WRITTEN INSTRUCTION: Gather every line in the records below that contains the word "rigid".

☆ ☆ ☆

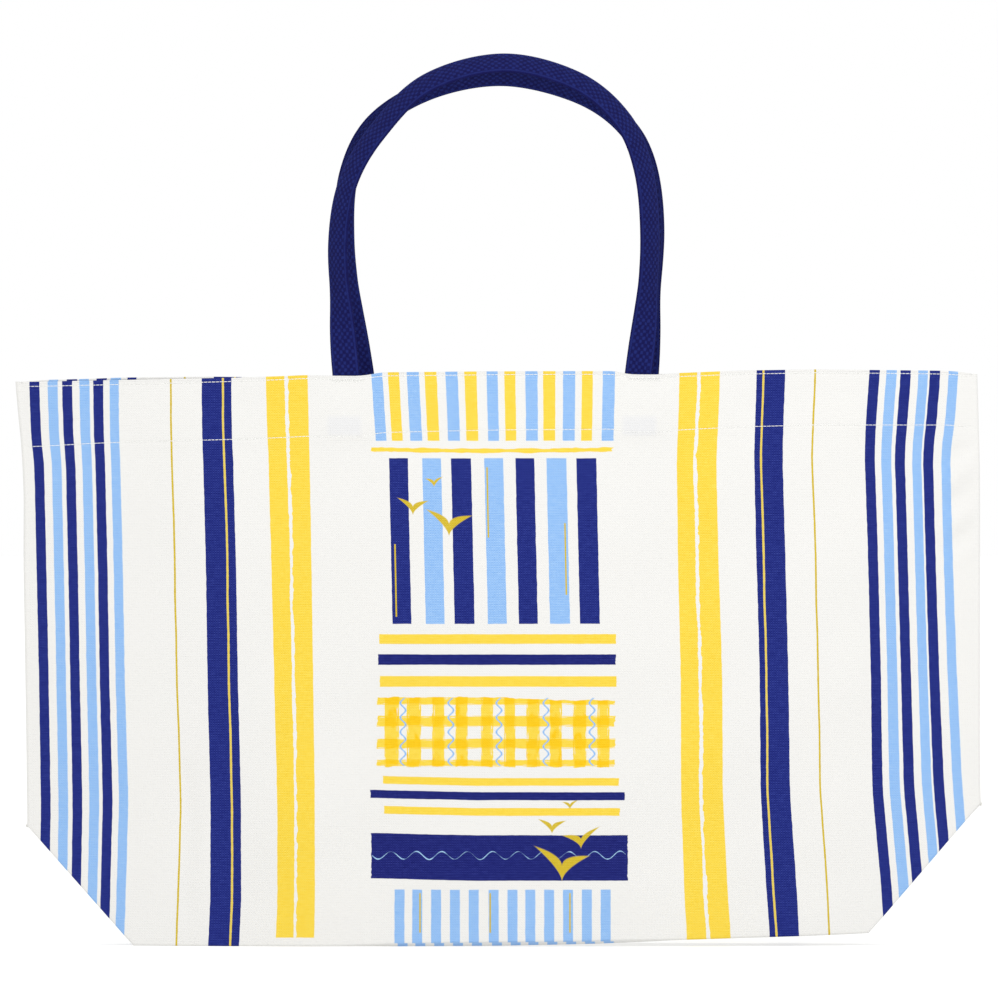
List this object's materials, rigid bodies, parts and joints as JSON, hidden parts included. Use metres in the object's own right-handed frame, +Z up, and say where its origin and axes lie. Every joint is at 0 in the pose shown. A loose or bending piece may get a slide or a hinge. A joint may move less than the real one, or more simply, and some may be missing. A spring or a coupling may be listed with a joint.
{
  "type": "tote bag",
  "caption": "Canvas tote bag with webbing handles, mouth part open, boxed base folded up inside and 45 degree lower corners.",
  "frame": {"origin": "on the ground under the middle of the bag", "axes": "+Z up, +X along the width to the bag's right as seen from the front, front panel faces -Y"},
  "size_m": [0.61, 0.0952, 0.5695],
  "materials": {
    "printed_canvas": "off-white cotton canvas printed with navy, light blue, yellow and gold stripes",
    "plain_canvas": "unprinted inner side of the off-white cotton canvas",
    "webbing": "navy cotton webbing with a pebbled weave",
    "thread": "white cotton thread"
  },
  "bodies": {
    "root": {"base_panel": "printed_canvas", "left_gusset": "printed_canvas", "right_gusset": "printed_canvas", "left_side_seam": "plain_canvas", "right_side_seam": "plain_canvas", "left_corner_seam": "plain_canvas", "right_corner_seam": "plain_canvas"},
    "front_body": {"front_panel": "printed_canvas", "front_hem": "printed_canvas", "front_left_strap_end": "webbing", "front_right_strap_end": "webbing", "front_hem_upper_thread": "thread", "front_hem_lower_thread": "thread", "front_left_tack": "thread", "front_right_tack": "thread"},
    "back_body": {"back_panel": "printed_canvas", "back_hem": "printed_canvas", "back_left_strap_end": "webbing", "back_right_strap_end": "webbing", "back_hem_upper_thread": "thread", "back_hem_lower_thread": "thread", "back_left_tack": "thread", "back_right_tack": "thread"},
    "front_loop": {"front_handle": "webbing"},
    "back_loop": {"back_handle": "webbing"}
  },
  "joints": [
    {"name": "front_panel_opens", "type": "hinge", "parent": "root", "child": "front_body", "pos_m": [0, -0.0467, 0.00135], "axis": [1, 0, 0], "range_deg": [0, 8]},
    {"name": "back_panel_opens", "type": "hinge", "parent": "root", "child": "back_body", "pos_m": [0, 0.0467, 0.00135], "axis": [-1, 0, 0], "range_deg": [0, 8]},
    {"name": "front_handle_swings", "type": "hinge", "parent": "front_body", "child": "front_loop", "pos_m": [0, -0.0425, 0.3642], "axis": [1, 0, 0], "range_deg": [-10, 165]},
    {"name": "back_handle_swings", "type": "hinge", "parent": "back_body", "child": "back_loop", "pos_m": [0, 0.0425, 0.3642], "axis": [-1, 0, 0], "range_deg": [-10, 165]}
  ],
  "couplings": [
    {"joint": "back_panel_opens", "follows": "front_panel_opens", "ratio": 1}
  ]
}
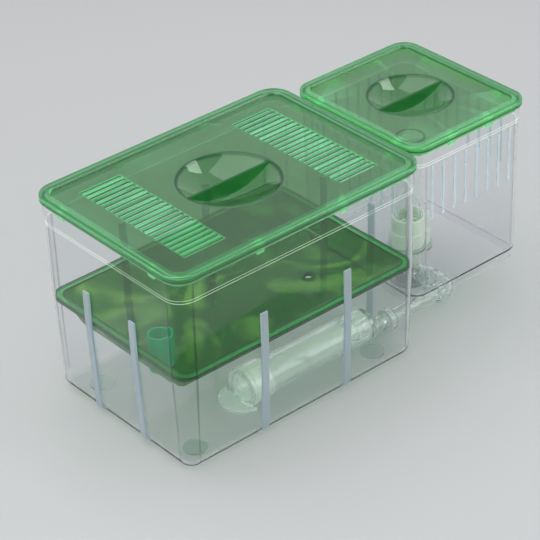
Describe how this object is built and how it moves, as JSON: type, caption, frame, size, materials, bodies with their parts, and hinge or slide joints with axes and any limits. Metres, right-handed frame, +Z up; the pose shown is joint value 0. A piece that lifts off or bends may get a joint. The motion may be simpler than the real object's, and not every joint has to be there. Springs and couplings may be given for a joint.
{
  "type": "fish tank",
  "caption": "Clear tub with a slotted green lift-off lid and an inner waste tray, piped to a smaller raised tub with its own lid and a standpipe.",
  "frame": {"origin": "on the table, under the middle of the whole set's bounding box", "axes": "+X along the set, from the large tank towards the small tank; +Y away from the side with the drain tube; +Z up"},
  "size_m": [0.4596, 0.2154, 0.2174],
  "materials": {
    "clear_tank": "clear moulded polystyrene, gloss",
    "green_lid": "tinted translucent green, gloss",
    "green_tray": "tinted translucent yellow green, gloss",
    "green_post": "deep green, gloss",
    "clear_tube": "clear thick tube, faint green, gloss",
    "clear_fitting": "clear moulded fitting, faint green, gloss",
    "milky_fitting": "milky pale green, satin",
    "foot_pad": "clear disc, satin",
    "seal": "soft translucent silicone, satin"
  },
  "bodies": {
    "base": {"main_tank": "clear_tank", "foot_pad_front_left": "foot_pad", "foot_pad_front_right": "foot_pad", "foot_pad_back_left": "foot_pad", "foot_pad_back_right": "foot_pad", "small_tank": "clear_tank", "intake_fitting": "clear_fitting", "drain_tube": "clear_tube", "tube_reducer": "clear_fitting", "wall_gasket": "seal", "wall_nut": "clear_fitting", "link_pipe": "clear_tube", "corner_elbow": "clear_fitting", "cross_pipe": "clear_tube", "riser_elbow": "clear_fitting", "floor_gasket": "seal", "floor_nut": "milky_fitting", "standpipe_socket": "milky_fitting", "standpipe_o_ring": "seal"},
    "main_lid": {"main_lid": "green_lid"},
    "small_lid": {"small_lid": "green_lid"},
    "tray": {"tray": "green_tray", "tray_post": "green_post"},
    "standpipe": {"standpipe": "clear_tube"}
  },
  "joints": [
    {"name": "main_lid_lift", "type": "slide", "parent": "base", "child": "main_lid", "axis": [0, 0, 1], "range_m": [0, 0.06]},
    {"name": "small_lid_lift", "type": "slide", "parent": "base", "child": "small_lid", "axis": [0, 0, 1], "range_m": [0, 0.06]},
    {"name": "tray_lift", "type": "slide", "parent": "base", "child": "tray", "axis": [0, 0, 1], "range_m": [0, 0.06]},
    {"name": "standpipe_lift", "type": "slide", "parent": "base", "child": "standpipe", "axis": [0, 0, 1], "range_m": [0, 0.024]}
  ]
}
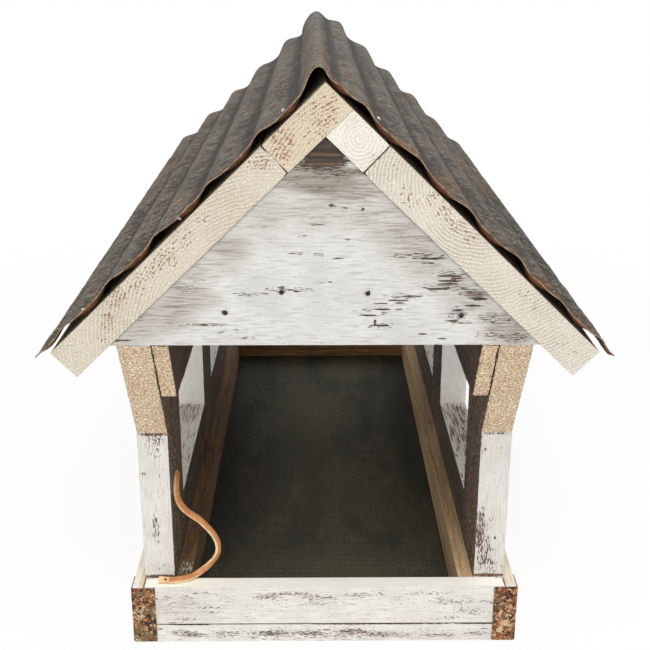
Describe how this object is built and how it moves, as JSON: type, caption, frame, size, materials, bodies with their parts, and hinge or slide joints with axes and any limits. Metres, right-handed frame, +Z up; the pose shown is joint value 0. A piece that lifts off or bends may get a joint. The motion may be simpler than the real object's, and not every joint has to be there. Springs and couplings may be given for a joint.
{
  "type": "fly-through bird feeder",
  "caption": "Fly-through tray bird feeder of whitewashed reclaimed boards with a mesh floor, posts, gables and a corrugated metal roof over boards.",
  "frame": {"origin": "centre of the bounding box's base, under the middle of the tray", "axes": "+X to the right, +Y to the back along the ridge, +Z up; the front gable faces -Y"},
  "size_m": [0.389, 0.69, 0.4495],
  "materials": {
    "whitewashed_wood": "worn whitewash over reclaimed softwood, matte",
    "dark_stained_wood": "dark brown weathered board, matte",
    "roof_board_wood": "sawn softwood, pale end grain, matte",
    "screen": "dark grey-green insect screen",
    "rusty_tin": "rusted tin plate, rough",
    "weathered_sheet": "weathered grey-brown corrugated sheet with rust, rough",
    "leather": "tan leather lace"
  },
  "bodies": {
    "root": {"front_base_strip": "whitewashed_wood", "back_base_strip": "whitewashed_wood", "left_base_strip": "whitewashed_wood", "right_base_strip": "whitewashed_wood", "screen_floor": "screen", "front_rail": "whitewashed_wood", "back_rail": "whitewashed_wood", "left_side_rail": "whitewashed_wood", "right_side_rail": "whitewashed_wood", "left_inner_rail": "dark_stained_wood", "right_inner_rail": "dark_stained_wood", "front_left_strap": "rusty_tin", "front_right_strap": "rusty_tin", "back_left_strap": "rusty_tin", "back_right_strap": "rusty_tin", "front_left_post": "whitewashed_wood", "front_right_post": "whitewashed_wood", "middle_left_post": "whitewashed_wood", "middle_right_post": "whitewashed_wood", "back_left_post": "whitewashed_wood", "back_right_post": "whitewashed_wood", "front_left_side_board": "whitewashed_wood", "front_right_side_board": "whitewashed_wood", "back_left_side_board": "whitewashed_wood", "back_right_side_board": "whitewashed_wood", "left_top_plate": "dark_stained_wood", "right_top_plate": "dark_stained_wood", "front_gable": "whitewashed_wood", "back_gable": "whitewashed_wood", "left_lower_roof_board": "roof_board_wood", "left_upper_roof_board": "roof_board_wood", "right_lower_roof_board": "roof_board_wood", "right_upper_roof_board": "roof_board_wood", "roof_sheet": "weathered_sheet", "leather_lace": "leather"}
  },
  "joints": []
}
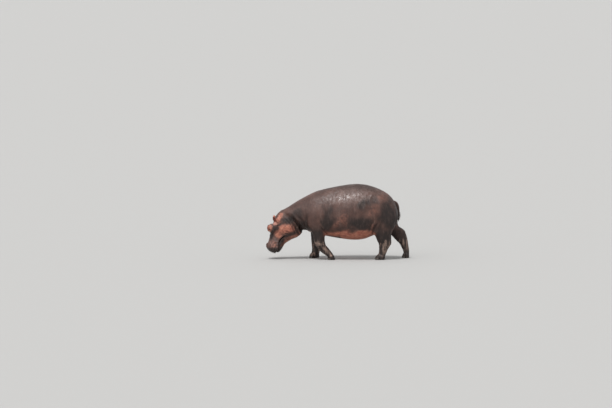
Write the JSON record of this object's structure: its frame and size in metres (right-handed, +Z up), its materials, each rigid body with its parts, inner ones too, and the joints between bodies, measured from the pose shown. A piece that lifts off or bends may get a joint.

☆ ☆ ☆

ANSWER TO THIS TASK:
List this object's materials, rigid bodies, parts and joints as JSON, hidden parts included. Use metres in the object's own right-handed frame, +Z up, and say where its origin and axes lie. Every joint is at 0 in the pose shown. A loose or bending piece may get a slide or a hinge. A joint may move less than the real one, or more simply, and some may be missing. A spring or a coupling may be listed with a joint.
Write the JSON record of this object's structure: its frame and size in metres (right-handed, +Z up), its materials, each rigid body with its parts, inner ones too, and the joints between bodies, measured from the pose shown. A piece that lifts off or bends may get a joint.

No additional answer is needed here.